* WRITTEN TASK *
Locate the lines of the listing below that hold "empty", then copy each of them.

* INFORMATION PROVIDED *
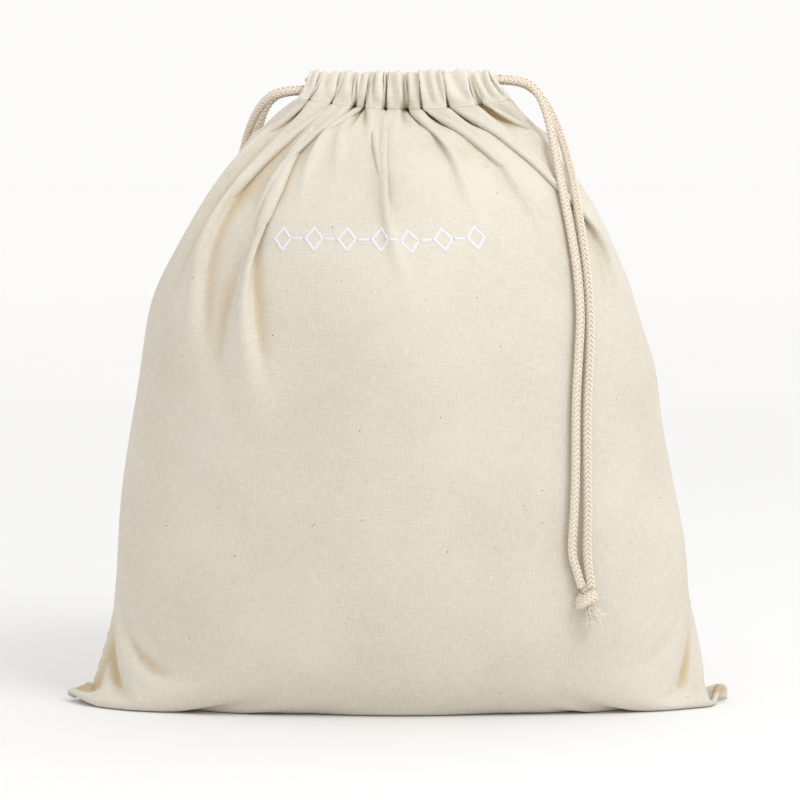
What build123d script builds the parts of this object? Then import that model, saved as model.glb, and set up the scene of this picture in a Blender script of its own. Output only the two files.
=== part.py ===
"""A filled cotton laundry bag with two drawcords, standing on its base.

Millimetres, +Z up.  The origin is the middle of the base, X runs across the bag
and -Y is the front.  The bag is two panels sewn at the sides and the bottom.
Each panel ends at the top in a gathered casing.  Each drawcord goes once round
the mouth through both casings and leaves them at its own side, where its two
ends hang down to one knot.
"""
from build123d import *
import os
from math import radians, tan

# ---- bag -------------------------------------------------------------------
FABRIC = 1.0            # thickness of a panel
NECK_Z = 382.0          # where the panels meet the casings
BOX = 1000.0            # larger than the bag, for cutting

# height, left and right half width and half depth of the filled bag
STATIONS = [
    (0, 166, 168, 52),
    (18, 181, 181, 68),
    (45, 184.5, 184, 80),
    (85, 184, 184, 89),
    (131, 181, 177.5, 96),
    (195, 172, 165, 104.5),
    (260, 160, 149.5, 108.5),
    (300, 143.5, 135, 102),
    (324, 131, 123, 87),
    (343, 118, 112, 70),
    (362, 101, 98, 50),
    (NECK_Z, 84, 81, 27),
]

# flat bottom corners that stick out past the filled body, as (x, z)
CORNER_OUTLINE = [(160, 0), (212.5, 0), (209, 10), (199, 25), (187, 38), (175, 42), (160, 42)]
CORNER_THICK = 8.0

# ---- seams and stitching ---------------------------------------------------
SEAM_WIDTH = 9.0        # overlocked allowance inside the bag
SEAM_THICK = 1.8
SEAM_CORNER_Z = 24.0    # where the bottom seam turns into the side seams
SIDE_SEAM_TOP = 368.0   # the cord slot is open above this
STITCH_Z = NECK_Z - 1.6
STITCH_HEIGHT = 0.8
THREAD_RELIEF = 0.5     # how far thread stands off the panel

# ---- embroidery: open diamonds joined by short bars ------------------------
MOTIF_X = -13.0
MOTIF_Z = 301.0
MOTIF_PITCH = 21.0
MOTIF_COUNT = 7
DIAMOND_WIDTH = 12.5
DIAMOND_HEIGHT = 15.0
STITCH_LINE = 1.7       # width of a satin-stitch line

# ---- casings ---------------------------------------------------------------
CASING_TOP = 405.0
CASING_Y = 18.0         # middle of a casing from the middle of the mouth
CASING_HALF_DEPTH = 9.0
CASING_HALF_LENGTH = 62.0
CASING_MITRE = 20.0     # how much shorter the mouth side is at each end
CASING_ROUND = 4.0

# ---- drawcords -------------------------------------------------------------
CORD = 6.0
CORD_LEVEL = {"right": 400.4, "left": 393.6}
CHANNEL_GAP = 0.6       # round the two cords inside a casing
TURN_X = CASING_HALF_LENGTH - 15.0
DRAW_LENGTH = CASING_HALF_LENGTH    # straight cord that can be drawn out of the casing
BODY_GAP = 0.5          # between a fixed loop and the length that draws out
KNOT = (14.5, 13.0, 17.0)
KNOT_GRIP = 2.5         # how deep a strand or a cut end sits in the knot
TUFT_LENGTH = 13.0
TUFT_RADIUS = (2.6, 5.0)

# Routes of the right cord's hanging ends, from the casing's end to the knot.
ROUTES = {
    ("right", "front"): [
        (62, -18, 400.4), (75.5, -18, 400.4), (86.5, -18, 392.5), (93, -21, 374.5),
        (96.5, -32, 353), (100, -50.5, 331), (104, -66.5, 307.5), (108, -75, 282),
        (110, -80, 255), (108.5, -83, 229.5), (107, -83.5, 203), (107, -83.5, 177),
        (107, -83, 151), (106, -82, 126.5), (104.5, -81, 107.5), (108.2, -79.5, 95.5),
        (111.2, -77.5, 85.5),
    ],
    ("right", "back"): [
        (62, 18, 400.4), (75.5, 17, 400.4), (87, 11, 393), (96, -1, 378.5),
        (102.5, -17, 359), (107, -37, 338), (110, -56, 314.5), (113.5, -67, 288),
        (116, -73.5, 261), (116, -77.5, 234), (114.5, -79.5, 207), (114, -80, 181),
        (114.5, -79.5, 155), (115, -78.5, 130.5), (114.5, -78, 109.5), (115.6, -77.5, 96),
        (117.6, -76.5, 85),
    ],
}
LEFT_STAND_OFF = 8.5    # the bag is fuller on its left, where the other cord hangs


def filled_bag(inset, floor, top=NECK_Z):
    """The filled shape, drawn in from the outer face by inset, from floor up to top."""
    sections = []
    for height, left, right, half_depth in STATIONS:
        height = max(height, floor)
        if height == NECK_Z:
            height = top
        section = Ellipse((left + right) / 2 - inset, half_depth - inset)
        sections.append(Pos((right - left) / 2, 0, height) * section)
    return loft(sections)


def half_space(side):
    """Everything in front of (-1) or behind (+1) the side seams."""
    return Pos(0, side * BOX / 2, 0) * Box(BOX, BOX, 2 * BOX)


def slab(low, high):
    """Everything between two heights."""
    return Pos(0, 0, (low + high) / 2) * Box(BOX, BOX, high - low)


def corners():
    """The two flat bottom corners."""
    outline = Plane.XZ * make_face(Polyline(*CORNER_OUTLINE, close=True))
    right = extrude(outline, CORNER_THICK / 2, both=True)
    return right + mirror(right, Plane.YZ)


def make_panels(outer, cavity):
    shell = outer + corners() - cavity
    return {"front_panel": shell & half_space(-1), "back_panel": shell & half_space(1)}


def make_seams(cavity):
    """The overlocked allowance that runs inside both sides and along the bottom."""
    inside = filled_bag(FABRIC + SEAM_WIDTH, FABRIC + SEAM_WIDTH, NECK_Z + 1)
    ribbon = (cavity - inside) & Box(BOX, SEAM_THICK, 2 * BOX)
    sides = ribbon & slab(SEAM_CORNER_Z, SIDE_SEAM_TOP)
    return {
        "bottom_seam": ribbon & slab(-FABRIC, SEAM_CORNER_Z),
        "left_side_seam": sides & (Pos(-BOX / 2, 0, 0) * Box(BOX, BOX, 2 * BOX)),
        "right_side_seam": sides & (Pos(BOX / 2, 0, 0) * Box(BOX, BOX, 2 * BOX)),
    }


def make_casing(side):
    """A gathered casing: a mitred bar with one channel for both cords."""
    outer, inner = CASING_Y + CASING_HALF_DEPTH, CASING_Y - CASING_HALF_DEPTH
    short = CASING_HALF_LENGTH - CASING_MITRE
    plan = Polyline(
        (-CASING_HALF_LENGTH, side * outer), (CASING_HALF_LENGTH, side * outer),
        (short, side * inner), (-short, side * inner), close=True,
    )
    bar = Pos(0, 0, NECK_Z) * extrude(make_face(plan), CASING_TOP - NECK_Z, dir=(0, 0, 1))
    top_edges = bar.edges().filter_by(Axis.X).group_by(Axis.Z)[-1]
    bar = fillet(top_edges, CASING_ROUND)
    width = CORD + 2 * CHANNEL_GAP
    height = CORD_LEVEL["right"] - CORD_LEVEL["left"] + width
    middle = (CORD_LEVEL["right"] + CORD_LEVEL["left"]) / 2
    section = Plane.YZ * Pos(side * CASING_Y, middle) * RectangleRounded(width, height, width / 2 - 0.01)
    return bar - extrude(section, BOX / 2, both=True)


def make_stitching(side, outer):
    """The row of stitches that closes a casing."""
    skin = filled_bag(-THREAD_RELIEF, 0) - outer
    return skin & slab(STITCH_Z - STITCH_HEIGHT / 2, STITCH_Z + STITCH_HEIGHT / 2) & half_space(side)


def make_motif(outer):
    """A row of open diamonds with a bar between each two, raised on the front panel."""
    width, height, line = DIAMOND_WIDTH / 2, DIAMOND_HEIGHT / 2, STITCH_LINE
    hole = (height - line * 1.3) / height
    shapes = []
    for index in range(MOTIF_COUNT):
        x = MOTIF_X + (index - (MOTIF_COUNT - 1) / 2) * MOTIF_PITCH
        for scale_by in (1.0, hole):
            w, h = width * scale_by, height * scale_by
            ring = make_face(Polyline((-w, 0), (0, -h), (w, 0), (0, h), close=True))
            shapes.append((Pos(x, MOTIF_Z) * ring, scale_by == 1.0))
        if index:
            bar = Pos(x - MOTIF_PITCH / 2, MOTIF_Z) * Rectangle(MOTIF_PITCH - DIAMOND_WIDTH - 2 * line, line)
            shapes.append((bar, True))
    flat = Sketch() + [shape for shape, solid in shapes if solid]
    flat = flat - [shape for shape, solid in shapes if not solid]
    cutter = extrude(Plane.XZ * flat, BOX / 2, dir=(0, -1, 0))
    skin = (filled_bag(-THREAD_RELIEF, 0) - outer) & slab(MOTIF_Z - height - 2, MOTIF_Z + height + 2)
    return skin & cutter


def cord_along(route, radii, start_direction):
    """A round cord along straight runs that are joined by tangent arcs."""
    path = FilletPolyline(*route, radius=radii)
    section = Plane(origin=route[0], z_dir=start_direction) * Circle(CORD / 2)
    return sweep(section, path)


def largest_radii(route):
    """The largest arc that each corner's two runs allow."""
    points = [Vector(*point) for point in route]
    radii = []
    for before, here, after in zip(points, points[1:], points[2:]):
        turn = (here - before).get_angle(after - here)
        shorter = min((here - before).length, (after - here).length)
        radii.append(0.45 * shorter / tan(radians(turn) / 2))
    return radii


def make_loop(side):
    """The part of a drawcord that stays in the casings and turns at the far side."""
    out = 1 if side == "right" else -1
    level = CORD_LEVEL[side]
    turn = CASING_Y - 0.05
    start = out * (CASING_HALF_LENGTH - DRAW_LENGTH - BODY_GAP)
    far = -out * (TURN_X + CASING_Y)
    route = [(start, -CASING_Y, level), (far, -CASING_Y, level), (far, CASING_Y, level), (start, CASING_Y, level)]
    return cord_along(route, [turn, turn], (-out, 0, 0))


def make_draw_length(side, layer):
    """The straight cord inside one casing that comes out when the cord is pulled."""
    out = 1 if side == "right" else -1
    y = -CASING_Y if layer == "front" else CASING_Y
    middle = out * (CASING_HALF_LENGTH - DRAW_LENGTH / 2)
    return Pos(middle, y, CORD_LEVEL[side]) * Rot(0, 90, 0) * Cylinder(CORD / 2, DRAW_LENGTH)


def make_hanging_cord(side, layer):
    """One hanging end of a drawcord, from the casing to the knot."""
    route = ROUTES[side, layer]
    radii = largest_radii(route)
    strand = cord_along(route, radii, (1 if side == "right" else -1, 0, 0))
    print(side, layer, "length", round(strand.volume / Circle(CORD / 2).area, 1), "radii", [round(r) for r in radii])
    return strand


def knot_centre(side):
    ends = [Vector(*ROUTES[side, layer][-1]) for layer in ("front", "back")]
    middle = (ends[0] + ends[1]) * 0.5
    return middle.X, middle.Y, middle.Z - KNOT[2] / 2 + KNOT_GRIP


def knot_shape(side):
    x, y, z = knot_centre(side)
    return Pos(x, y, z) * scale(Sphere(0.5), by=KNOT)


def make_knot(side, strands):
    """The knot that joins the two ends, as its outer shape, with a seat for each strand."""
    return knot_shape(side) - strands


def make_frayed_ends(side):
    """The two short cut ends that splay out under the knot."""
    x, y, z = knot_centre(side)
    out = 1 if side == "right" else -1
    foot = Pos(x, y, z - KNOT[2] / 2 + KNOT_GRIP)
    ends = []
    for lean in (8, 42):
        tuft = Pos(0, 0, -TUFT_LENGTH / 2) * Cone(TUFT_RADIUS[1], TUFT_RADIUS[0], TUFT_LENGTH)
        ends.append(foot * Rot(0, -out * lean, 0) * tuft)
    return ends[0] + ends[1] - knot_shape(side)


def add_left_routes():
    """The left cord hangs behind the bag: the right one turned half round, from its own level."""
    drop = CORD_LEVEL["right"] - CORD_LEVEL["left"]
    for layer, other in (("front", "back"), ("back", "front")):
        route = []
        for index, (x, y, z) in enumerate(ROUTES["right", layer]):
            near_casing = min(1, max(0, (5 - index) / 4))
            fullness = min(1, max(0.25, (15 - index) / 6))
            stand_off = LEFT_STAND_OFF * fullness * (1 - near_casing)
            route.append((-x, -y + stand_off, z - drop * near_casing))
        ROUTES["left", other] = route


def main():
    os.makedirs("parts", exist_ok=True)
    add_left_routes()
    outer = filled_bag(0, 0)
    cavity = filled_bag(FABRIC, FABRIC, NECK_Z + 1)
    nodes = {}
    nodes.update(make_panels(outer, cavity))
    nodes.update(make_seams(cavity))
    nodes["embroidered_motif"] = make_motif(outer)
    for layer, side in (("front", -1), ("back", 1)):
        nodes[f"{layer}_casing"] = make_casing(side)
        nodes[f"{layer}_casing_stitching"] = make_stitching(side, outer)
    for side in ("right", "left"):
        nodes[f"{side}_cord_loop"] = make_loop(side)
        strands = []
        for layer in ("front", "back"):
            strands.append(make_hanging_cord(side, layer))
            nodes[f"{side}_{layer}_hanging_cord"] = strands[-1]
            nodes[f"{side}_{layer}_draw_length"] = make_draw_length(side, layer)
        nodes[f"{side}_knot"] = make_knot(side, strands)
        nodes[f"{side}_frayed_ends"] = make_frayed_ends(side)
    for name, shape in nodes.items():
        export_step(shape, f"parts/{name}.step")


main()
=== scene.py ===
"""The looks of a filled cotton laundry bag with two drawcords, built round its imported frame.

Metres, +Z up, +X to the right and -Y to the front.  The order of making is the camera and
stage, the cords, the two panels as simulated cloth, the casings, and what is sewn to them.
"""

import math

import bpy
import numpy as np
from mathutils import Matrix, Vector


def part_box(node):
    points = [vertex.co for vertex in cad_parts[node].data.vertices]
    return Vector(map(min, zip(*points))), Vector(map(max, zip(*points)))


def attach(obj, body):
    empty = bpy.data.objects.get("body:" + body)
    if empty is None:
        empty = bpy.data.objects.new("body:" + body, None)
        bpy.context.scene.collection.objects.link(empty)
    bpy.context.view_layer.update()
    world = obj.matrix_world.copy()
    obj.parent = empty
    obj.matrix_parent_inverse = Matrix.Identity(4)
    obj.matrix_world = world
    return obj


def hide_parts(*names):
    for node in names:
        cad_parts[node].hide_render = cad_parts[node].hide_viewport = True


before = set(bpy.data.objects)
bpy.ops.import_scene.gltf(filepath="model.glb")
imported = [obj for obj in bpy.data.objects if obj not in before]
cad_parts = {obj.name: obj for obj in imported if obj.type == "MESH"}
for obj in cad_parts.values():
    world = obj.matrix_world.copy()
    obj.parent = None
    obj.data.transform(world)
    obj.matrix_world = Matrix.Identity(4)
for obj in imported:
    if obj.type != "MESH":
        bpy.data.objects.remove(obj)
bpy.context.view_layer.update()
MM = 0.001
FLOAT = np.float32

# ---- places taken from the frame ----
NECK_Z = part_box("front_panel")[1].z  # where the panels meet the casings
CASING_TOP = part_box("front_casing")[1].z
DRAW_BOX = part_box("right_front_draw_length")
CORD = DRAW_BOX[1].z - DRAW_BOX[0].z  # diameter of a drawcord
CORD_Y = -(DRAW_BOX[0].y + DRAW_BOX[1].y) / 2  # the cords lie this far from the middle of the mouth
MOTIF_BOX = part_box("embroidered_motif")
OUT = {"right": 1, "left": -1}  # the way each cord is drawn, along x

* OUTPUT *
    empty = bpy.data.objects.get("body:" + body)
    if empty is None:
        empty = bpy.data.objects.new("body:" + body, None)
        bpy.context.scene.collection.objects.link(empty)
    obj.parent = empty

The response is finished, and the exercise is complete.